O relatório foca-se no Mediterrâneo, que inclui Portugal. Sabemos que teremos temperaturas mais elevadas em todas as estações, mas principalmente no Verão, aumentando a probabilidade de haver ondas de calor e mudanças na precipitação. Se a temperatura média subir 1,5 ou 4 graus Celsius, por exemplo, os efeitos vão ser muito maiores em Portugal e no Mediterrâneo. Outra das áreas onde há confiança nos modelos é na redução de precipitação no Mediterrâneo, o que terá implicações em termos de gestão de recursos hídricos e da agricultura.

O relatório também nos diz que há mudança em curso, sobretudo ao nível do oceano, que não conseguiremos travar, mesmo no melhor dos cenários.
Exactamente e essa é a razão pela qual trabalho na adaptação às alterações climáticas.
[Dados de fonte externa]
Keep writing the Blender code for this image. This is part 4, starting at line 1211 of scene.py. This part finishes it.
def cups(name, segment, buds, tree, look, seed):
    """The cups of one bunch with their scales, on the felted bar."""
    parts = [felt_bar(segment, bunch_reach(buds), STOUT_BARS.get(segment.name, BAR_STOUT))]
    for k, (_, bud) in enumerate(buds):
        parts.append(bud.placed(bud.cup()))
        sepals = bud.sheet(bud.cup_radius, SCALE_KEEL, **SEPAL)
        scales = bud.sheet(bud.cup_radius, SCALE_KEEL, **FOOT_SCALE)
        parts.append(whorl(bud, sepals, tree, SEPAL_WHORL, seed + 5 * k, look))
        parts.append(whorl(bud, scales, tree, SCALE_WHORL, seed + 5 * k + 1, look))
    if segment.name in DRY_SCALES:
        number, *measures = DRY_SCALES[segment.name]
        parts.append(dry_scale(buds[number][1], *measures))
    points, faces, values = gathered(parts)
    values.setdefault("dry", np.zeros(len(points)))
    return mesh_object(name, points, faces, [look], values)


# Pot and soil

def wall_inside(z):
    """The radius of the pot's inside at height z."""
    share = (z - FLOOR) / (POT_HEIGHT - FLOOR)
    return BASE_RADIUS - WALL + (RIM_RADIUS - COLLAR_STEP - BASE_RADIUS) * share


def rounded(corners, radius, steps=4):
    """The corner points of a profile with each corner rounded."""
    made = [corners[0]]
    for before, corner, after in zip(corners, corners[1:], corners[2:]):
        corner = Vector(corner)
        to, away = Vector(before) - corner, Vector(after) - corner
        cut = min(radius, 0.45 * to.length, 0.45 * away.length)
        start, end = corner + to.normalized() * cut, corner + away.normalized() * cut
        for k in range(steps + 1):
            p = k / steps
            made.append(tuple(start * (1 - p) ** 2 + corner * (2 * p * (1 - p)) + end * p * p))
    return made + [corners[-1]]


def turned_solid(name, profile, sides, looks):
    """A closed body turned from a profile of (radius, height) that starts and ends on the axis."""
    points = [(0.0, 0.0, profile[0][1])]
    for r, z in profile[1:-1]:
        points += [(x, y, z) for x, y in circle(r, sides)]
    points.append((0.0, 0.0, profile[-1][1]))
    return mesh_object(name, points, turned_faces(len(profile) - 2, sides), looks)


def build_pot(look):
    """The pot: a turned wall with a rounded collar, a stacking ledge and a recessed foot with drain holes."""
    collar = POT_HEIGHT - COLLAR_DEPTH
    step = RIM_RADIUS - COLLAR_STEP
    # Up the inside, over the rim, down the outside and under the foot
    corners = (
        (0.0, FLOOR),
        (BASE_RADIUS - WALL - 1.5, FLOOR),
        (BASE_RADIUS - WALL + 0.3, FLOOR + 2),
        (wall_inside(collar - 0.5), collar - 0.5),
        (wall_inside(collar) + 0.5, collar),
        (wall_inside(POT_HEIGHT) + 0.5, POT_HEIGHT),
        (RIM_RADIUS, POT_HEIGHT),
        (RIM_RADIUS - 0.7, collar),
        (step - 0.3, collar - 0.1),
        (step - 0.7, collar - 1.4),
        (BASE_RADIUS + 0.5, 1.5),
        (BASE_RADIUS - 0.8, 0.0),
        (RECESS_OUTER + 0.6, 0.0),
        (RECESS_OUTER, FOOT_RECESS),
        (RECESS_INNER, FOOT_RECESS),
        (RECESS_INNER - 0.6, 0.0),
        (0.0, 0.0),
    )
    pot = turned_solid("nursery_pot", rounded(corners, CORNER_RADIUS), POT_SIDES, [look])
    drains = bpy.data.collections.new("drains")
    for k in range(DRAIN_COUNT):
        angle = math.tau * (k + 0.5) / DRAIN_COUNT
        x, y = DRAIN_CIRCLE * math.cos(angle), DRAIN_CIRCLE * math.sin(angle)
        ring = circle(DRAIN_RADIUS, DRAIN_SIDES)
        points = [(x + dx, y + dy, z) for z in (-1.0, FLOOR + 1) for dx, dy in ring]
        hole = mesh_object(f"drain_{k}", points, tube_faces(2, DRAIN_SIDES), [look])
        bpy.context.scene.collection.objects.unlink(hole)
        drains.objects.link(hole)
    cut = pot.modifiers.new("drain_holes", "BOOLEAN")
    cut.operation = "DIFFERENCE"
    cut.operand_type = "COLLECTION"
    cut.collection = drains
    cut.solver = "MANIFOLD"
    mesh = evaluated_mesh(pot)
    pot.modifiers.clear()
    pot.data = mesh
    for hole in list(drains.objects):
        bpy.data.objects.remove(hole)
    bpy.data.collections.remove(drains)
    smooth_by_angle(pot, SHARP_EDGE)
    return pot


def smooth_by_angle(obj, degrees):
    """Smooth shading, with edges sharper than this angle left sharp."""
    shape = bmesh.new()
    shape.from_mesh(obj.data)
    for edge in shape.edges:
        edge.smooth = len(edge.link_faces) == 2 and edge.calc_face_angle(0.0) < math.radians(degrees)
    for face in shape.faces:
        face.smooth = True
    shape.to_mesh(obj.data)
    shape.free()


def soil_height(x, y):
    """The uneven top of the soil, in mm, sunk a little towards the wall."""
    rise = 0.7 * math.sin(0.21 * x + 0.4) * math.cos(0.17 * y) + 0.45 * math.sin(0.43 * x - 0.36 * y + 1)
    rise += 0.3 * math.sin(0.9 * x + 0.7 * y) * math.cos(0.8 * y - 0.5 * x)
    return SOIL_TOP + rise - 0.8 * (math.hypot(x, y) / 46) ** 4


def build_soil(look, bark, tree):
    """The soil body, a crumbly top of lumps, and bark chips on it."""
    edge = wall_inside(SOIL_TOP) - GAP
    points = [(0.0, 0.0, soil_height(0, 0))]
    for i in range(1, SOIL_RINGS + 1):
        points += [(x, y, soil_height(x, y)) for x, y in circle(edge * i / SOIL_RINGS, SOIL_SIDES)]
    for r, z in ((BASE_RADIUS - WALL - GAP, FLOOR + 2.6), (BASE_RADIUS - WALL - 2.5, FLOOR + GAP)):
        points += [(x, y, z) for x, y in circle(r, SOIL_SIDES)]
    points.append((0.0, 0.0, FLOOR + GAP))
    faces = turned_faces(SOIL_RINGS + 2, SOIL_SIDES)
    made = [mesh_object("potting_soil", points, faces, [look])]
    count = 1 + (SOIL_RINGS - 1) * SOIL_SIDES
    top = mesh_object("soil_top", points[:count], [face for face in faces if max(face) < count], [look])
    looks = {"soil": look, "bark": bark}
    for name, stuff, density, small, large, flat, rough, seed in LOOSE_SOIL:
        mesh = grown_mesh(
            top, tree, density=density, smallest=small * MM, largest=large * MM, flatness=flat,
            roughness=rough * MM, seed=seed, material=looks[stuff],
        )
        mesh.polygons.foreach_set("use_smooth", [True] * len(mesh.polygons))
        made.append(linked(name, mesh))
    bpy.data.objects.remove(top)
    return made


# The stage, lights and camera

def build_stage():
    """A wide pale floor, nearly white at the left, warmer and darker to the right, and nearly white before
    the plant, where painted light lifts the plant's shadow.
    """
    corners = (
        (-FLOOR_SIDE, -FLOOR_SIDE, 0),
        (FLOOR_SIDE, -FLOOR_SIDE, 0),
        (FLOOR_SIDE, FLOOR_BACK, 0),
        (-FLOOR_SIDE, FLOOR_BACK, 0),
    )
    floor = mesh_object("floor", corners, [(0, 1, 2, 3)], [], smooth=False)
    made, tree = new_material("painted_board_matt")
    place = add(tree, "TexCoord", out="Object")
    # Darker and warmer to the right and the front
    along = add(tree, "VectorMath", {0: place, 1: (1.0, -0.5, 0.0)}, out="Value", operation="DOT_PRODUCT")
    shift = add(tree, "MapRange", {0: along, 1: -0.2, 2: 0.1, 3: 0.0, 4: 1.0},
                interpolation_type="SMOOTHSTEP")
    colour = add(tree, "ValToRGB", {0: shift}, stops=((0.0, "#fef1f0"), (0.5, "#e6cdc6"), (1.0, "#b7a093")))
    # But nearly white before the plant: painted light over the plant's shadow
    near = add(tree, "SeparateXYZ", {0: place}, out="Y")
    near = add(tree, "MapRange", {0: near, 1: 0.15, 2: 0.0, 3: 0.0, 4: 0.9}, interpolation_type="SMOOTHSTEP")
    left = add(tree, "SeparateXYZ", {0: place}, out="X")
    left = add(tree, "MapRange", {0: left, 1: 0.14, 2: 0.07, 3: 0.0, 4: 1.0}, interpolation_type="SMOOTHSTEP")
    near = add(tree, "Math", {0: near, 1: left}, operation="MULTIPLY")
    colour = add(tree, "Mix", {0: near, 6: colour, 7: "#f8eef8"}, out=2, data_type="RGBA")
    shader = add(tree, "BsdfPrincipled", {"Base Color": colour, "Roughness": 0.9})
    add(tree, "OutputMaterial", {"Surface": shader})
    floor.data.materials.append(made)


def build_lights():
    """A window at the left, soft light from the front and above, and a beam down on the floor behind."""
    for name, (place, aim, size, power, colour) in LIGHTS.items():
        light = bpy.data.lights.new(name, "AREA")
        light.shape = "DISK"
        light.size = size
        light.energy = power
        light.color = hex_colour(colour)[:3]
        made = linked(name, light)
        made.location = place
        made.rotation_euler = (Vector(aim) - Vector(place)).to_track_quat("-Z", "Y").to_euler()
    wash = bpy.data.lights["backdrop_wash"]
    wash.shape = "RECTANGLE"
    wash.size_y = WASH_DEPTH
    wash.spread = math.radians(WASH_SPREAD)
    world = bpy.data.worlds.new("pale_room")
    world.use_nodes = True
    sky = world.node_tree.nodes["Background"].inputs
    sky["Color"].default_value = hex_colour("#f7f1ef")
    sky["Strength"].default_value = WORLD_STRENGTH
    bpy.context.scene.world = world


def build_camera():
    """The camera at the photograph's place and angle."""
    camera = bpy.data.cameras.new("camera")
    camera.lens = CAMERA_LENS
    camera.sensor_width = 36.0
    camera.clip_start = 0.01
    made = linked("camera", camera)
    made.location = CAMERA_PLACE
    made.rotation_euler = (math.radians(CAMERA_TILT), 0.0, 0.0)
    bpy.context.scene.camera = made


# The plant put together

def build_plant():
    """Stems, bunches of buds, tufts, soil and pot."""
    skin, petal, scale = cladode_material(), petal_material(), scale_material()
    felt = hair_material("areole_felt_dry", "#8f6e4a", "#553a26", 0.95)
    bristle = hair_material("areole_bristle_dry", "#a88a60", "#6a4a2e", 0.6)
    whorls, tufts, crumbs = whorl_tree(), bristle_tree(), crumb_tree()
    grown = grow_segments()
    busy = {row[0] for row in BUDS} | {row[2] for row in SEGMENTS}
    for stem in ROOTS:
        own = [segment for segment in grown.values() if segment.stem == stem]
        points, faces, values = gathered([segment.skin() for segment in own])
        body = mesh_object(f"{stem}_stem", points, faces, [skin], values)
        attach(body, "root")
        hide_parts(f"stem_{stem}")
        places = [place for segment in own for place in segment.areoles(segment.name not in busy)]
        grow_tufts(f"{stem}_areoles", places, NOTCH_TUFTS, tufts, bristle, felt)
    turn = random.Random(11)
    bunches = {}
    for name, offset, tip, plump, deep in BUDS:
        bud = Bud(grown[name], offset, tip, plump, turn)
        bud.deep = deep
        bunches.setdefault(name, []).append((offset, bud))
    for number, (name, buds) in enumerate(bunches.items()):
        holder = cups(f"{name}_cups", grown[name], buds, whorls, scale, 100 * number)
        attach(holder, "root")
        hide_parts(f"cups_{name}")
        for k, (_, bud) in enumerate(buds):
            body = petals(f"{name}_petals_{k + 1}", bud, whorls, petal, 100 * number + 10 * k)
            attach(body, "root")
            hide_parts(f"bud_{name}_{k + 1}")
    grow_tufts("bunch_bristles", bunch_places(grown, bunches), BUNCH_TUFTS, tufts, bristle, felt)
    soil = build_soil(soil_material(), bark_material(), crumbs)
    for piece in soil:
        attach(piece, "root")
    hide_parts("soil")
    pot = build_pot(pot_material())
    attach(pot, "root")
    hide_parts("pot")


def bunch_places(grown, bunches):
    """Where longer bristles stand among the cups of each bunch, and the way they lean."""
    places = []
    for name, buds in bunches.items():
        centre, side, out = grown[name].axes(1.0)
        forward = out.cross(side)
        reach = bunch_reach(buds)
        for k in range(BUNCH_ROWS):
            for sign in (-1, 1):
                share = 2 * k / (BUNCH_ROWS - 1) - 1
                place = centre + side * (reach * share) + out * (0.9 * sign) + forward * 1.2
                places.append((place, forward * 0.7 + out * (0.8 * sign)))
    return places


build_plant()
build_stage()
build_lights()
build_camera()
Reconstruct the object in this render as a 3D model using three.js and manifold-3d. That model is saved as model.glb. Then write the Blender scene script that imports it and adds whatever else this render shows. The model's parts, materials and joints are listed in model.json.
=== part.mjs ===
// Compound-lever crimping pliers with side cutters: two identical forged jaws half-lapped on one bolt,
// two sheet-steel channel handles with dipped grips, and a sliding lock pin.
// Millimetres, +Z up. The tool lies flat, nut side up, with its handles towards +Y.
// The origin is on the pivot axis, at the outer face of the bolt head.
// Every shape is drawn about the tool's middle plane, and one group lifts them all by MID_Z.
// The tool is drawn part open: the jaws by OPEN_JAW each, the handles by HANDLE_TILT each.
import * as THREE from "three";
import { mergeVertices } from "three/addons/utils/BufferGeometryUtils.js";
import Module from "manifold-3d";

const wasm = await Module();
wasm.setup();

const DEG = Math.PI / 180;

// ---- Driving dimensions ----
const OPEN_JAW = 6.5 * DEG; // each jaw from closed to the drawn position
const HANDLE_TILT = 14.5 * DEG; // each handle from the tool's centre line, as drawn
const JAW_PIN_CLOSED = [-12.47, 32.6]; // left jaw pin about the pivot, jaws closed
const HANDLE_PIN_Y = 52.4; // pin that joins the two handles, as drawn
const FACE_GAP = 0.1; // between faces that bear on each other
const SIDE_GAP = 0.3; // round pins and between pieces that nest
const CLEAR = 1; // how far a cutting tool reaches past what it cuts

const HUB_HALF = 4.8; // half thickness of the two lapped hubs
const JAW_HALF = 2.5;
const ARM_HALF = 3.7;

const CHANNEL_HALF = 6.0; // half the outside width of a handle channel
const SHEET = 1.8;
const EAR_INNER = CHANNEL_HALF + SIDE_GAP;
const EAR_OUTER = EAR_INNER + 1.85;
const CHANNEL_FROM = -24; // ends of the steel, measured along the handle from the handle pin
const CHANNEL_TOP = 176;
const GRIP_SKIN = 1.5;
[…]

É crucial. Por causa das emissões dos nossos pais, dos nossos vós, das gerações passadas, já temos algumas alterações climáticas que são inevitáveis, a que chamamos “o compromisso das alterações climáticas”. Isto acontece essencialmente nos oceanos, porque há uma inércia que lhes está associada. Não há muita coisa que possamos fazer em relação às alterações climáticas que irão ocorrer nos próximos dez ou 20 anos. O aquecimento global vai aumentar, mas depois disso ainda temos muita escolha e aí é que a descarbonização é absolutamente essencial. Vamos ter de nos adaptar a esse mínimo de alterações climáticas com as quais já nos comprometemos, seja em termos de gestão dos recursos hídricos ou na agricultura. Em Portugal, um aspecto muito importante é a subida do nível médio do mar. Já estamos “comprometidos” com subidas de 10, 20 centímetros e não temos tempo suficiente para reduzir. Mas, no melhor cenário de redução de emissões, a temperatura poderá subir até aos 1,6 graus e depois começa a descer. E conseguirmos isto implica reduções drásticas de emissões. Há melhorias imediatas que se conseguem com a redução de emissões, como a qualidade do ar, mas em termos de temperatura global vai levar 20 anos [no melhor cenário] para começarmos a ver mudanças.

Quais são, então, se existem, as boas notícias do relatório?
A boa notícia é que ainda há a possibilidade de mantermos o aumento da temperatura global perto dos 1,5 graus Celsius. Fisicamente isso ainda é possível. Agora a grande questão é política, como é que os países vão reagir ao relatório, se vão reforçar as suas políticas em termos de redução de gases com efeito de estufa, se vamos ver isso na COP26, em Glasgow. Eu trabalho na área da adaptação e também aqui há algumas oportunidades. Haverá reduções de mortes em relação a ondas de frio, para quem vive no Norte da América ou na Rússia, mas infelizmente vai aumentar muito mais a mortalidade em relação a ondas de calor. Outra oportunidade positiva é em relação à agricultura, já que haverá algumas áreas onde poderá haver mais exploração agrícola, mas, por outro lado, teremos mais impactos nos trópicos. Ou seja, ganha-se um pouco nuns lados, mas perde-se noutros. O balanço dos riscos e das oportunidades, como já mostravam os relatórios anteriores, é negativo, daí ser imperativo que reduzamos as emissões o mais depressa possível.